Frequently Asked Questions
What did Seasalt actually announce?
The British clothing retailer Seasalt closed all four of its US stores — in Massachusetts, Pennsylvania, New Hampshire and New Jersey — on 17 May, two years after entering the market. It is redirecting its efforts toward wholesale and partnership relationships with department stores and online retailers in the US and Europe, and says it plans to open three new stores in 2026 with a focus on Eastern Europe and Scandinavia.
Is this a sign Seasalt is in trouble?
Not on the available evidence. The company framed it as a strategic redirection rather than a retreat from difficulty, pointing to ongoing partnership success and an international sales share it wants to grow from around 16 percent to 20 percent. It is killing an expensive strategy — owned stores abroad — and pivoting to a cheaper, asset-light one.
Why is the owned-store expansion model losing favour?
Because it is capital-heavy and risky, especially across borders. Owned stores carry long leases, staffing, fit-out and marketing costs as fixed overheads, far from a brand’s supply chain and core customers. Wholesale and partnership models let an existing retailer’s footfall and infrastructure carry the product instead, at far lower risk. Discovery has also moved online, so a physical store is no longer the main way customers find a brand.

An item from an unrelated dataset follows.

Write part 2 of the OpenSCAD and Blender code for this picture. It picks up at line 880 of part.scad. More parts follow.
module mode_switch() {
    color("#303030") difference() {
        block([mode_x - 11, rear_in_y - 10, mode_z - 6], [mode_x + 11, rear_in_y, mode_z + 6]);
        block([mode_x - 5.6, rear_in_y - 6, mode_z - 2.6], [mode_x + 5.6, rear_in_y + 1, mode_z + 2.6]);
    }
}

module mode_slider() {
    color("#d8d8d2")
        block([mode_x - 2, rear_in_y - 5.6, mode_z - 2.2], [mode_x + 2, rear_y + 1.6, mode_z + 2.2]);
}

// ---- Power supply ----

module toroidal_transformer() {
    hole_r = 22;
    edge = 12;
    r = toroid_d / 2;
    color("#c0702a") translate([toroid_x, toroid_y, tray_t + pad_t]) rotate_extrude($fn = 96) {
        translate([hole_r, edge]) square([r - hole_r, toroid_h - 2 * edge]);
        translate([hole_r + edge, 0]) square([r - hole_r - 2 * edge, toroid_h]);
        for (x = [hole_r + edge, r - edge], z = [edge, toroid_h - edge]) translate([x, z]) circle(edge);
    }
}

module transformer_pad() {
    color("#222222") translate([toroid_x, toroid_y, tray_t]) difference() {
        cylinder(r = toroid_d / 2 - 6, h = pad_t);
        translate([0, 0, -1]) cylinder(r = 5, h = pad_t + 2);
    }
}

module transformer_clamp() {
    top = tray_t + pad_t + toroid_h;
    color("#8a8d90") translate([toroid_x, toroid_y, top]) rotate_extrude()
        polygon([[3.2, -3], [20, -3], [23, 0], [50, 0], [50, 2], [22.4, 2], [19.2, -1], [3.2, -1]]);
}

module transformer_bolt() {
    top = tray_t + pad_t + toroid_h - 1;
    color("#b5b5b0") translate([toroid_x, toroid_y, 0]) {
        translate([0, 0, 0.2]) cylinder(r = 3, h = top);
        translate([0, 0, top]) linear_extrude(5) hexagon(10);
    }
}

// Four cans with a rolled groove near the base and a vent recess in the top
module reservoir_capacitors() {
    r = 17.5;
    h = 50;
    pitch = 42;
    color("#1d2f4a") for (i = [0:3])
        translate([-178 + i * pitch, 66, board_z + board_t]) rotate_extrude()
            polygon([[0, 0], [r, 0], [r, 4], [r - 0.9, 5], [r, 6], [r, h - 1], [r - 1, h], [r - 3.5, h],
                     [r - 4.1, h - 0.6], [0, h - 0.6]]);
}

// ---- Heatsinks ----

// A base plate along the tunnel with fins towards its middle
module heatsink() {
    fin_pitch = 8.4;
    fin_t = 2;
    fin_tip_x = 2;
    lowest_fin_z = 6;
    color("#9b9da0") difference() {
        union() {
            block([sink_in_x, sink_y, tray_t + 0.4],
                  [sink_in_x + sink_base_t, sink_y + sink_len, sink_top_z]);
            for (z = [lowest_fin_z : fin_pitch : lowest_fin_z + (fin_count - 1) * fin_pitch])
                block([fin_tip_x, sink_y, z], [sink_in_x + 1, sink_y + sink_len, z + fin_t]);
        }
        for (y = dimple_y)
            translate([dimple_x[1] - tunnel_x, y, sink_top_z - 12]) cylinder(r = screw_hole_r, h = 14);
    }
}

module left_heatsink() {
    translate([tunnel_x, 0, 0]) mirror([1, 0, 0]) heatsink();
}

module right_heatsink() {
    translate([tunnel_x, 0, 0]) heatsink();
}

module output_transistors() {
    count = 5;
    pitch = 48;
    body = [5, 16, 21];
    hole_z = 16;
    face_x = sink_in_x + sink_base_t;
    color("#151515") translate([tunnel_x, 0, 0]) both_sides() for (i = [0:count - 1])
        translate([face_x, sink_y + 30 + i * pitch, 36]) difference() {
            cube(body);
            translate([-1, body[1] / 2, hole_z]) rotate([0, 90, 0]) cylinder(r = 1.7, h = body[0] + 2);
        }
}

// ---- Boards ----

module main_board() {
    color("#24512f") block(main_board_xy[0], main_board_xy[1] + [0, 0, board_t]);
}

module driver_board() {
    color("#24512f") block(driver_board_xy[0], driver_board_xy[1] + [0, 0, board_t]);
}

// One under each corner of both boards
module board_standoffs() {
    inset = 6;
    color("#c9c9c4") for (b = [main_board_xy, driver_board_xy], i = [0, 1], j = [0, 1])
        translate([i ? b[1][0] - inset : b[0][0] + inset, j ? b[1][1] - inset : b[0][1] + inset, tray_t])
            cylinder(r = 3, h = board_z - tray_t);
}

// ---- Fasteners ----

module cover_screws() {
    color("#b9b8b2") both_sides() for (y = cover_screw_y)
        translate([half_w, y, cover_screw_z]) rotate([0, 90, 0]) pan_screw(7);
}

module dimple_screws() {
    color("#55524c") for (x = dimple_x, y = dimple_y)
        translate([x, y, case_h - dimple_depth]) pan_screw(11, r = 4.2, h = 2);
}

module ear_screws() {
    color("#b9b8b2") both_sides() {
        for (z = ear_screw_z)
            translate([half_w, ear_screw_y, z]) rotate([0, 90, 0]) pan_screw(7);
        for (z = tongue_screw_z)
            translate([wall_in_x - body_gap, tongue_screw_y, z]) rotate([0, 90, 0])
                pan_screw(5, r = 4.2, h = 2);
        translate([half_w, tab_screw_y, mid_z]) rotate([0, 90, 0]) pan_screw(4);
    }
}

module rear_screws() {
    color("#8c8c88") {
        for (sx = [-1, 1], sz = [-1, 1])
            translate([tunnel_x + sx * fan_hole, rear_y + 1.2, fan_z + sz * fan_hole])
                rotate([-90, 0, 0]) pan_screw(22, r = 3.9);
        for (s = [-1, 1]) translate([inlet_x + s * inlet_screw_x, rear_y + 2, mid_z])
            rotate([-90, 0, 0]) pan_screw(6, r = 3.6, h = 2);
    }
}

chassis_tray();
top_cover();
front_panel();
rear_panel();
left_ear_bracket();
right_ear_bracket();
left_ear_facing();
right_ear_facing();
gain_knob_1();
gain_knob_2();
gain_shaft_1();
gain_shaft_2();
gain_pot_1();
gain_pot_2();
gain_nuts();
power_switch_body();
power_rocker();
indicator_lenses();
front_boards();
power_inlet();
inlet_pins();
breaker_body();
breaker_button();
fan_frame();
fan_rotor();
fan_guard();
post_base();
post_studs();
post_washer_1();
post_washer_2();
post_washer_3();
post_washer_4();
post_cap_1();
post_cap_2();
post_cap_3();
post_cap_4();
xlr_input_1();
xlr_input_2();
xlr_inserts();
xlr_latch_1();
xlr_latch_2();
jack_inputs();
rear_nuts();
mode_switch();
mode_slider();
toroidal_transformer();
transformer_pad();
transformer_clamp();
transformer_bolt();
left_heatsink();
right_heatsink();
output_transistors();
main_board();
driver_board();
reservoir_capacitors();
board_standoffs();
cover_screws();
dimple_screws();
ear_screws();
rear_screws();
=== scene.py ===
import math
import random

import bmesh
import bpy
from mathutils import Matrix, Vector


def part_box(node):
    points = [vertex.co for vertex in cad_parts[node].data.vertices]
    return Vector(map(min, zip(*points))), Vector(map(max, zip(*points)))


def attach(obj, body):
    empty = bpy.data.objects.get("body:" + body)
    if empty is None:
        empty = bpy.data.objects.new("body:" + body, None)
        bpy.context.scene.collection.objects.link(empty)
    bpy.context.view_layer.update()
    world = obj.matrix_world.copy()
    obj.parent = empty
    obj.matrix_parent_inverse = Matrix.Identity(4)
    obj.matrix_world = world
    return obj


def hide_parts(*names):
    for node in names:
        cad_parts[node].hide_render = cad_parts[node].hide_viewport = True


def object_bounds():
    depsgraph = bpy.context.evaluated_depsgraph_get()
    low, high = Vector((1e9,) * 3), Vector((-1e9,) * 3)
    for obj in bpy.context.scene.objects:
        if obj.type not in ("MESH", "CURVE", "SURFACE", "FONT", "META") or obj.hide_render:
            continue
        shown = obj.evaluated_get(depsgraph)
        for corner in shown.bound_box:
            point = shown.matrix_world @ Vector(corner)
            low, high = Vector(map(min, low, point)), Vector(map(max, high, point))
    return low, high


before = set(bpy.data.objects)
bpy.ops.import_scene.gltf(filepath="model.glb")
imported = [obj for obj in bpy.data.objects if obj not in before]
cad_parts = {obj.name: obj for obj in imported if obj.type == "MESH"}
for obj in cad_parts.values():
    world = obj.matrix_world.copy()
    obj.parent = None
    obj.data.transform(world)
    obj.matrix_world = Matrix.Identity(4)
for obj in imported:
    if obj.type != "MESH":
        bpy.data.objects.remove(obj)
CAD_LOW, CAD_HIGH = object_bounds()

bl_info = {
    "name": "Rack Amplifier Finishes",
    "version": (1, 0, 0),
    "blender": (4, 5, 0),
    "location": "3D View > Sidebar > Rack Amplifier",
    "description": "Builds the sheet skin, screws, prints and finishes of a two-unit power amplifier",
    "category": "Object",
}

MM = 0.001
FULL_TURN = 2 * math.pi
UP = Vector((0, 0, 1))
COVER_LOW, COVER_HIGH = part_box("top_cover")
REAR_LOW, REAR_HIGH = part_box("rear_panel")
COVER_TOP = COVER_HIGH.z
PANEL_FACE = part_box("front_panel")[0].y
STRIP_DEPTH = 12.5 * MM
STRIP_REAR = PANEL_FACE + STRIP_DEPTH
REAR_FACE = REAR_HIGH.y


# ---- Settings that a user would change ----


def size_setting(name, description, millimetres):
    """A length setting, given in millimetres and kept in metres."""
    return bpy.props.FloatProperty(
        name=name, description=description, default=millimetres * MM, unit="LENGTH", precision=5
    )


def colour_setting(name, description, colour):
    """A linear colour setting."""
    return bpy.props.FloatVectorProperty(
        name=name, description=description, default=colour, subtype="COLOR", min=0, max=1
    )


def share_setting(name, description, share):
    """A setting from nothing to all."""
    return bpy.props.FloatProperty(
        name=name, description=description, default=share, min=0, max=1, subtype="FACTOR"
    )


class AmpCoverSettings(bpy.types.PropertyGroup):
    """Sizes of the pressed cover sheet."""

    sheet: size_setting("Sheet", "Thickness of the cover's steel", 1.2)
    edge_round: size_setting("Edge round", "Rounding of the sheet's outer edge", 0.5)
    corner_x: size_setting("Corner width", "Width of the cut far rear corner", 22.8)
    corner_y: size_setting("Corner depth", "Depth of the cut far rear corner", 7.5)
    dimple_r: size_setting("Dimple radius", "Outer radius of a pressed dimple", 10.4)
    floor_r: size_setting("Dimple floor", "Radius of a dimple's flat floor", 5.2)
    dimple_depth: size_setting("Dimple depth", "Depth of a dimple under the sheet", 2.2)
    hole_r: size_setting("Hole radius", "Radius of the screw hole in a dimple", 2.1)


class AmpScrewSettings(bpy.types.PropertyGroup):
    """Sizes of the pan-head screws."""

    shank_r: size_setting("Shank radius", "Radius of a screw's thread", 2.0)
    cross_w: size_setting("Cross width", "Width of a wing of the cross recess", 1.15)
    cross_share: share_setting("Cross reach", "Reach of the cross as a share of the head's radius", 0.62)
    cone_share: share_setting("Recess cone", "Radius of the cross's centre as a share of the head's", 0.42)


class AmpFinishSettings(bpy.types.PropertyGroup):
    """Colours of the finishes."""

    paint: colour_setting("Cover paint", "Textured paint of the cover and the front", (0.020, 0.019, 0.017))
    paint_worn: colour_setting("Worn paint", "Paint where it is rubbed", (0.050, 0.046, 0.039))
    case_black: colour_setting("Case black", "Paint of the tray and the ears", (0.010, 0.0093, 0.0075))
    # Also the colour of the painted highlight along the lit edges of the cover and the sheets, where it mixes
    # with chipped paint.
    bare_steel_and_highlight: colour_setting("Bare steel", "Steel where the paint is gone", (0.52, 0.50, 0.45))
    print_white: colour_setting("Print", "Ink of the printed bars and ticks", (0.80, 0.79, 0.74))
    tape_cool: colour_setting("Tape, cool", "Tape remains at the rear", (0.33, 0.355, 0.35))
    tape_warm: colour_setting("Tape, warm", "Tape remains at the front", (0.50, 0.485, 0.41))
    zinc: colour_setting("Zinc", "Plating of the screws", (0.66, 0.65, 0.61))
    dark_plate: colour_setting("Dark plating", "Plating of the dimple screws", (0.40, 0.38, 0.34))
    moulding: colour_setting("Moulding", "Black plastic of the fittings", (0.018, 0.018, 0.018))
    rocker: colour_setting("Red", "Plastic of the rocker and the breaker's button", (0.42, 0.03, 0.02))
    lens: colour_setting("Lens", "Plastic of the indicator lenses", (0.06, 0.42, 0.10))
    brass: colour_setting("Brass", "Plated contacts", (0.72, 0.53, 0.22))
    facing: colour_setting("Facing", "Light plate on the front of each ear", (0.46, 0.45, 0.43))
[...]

What does a brand’s flagship store actually tell you?
That the brand has capital and chose to spend it on retail real estate — not, by itself, that it makes good clothes. Conflating the grandeur of a store with the quality of the product is a common way shoppers are led to overpay. Many of the best makers, including independent designers and vintage dealers, reach customers direct or online without flagships at all.
How should this change where I shop?
Judge a brand on its product, materials and honesty rather than on the size or location of its stores. The vintage market, independent and craft makers, and genuinely well-constructed accessible-luxury pieces often come from leaner operations that put money into the garment rather than the property. Treat retail ubiquity as a marketing cost you may be paying for, not as proof of quality.